Ad ogni buon conto, oggi, i sondaggi ne statuiscono la pole position rispetto agli altri partiti. Pare che Giorgia debba il suo successo alla coerenza, che -da più parti- le viene riconosciuta. Al tratto identitario mai dismesso. Dopo di che, il tratto identitario vive nel back-ground. Dentro la tradizione cui si richiama una formazione politica. E l'acqua di ricino della svolta di Fiuggi non sembra, allo stato, aver drenato granché. Nonostante Fini. Il cuore pulsante di Fratelli d'Italia è forse liberale, cattolico, democristo, elegantemente conservatore? il suo ventre profondo è forse liberista, laico? Sicuramente no. Winston Churchill, nume tutelare del conservatorismo più illuminato, non si lascerebbe certo intruppare tra gli ispiratori di Fabio Rampelli. Il sospetto che il nucleo fondante del partito melonico graviti intorno alla triade Dio, Patria, Famiglia non può dirsi fugato. Peccato che Dio, irridicubile per definizione a qualsiasi claustrale dimora, esPatri puntulamente dalla Famiglia tricolore, ogni volta che si tenti di accasarlo. Quanto alla strombazzatissima coerenza, è il caso di evocare Oscar Wilde: «In genere è tipica degli intelletti poco creativi e privi di immaginazione».

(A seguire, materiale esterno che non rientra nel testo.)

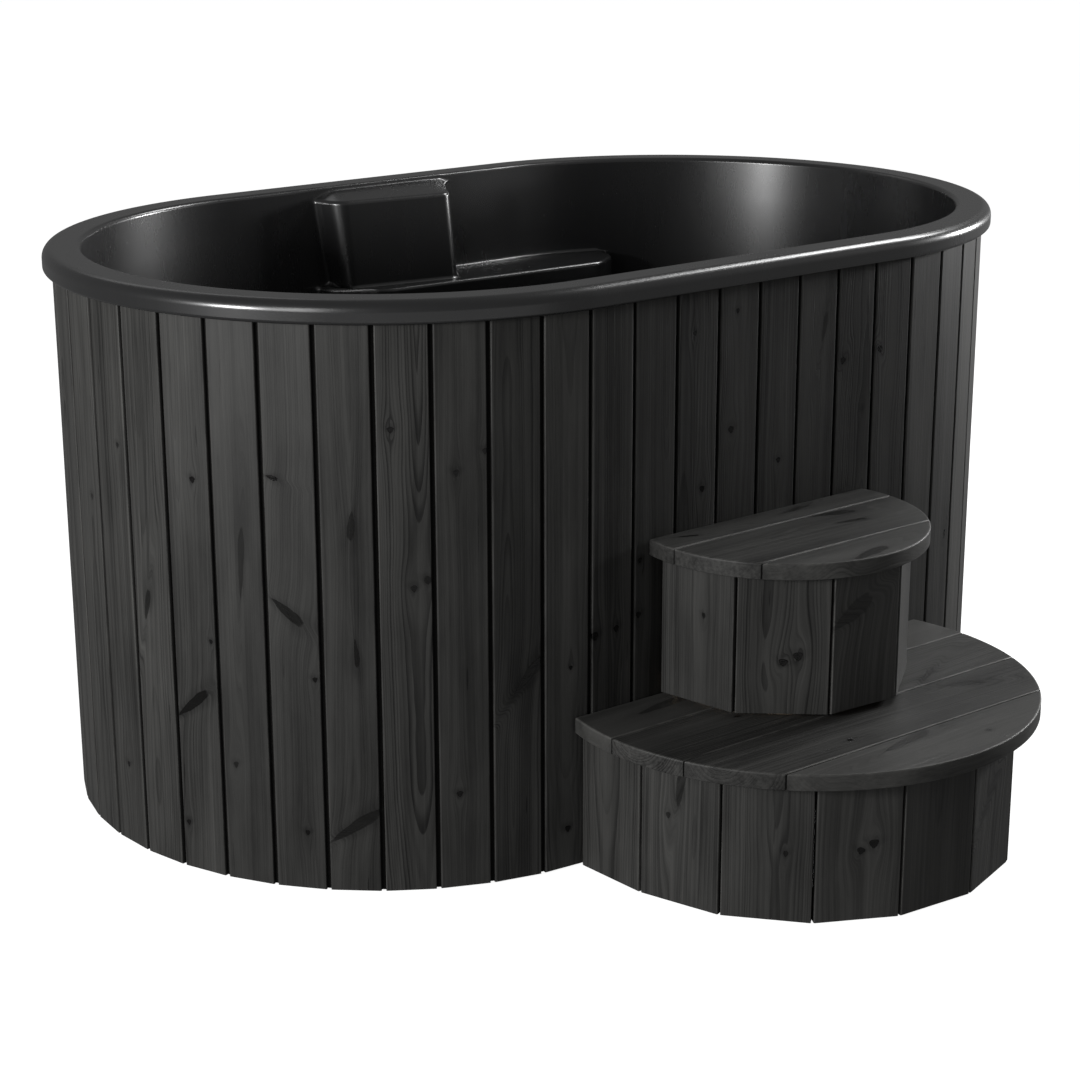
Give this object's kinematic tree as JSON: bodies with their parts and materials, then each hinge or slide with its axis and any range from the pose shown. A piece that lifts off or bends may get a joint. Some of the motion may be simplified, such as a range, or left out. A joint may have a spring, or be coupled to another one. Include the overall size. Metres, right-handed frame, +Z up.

A tal riguardo, ci viene in soccorso la cronaca più recente. Giorgia ha recentemente dichiarato a Catanzaro che l'unico voto serio e di libertà, per le amministrative del capoluogo di regione, è quello destinato a Fdi. Tradotto: tutti gli altri fanno pastette e clientele a vantaggio di amici degli amici. «Ma davero, davero?»- direbbero gli imbianchini di Centocelle in romanesco romanesco. Meloni, avendo raccolto alle regionali poca roba(l'8,7%), sostiene, in buona sostanza, che il consenso di Forza Italia e Lega, alle nostre latitudini, non possa reputarsi scelta d'opinione? Se io fossi Occhiuto, più che per i gadget, mi incazzerei di brutto a causa dell'offesa recata agli azzurri dalla leader dei cameragni. A costo di incoraggiare il suono sinistro di quel «Che fai, mi cacci?» declinato, questa volta, dall'Orso Maggiore della Cittadella.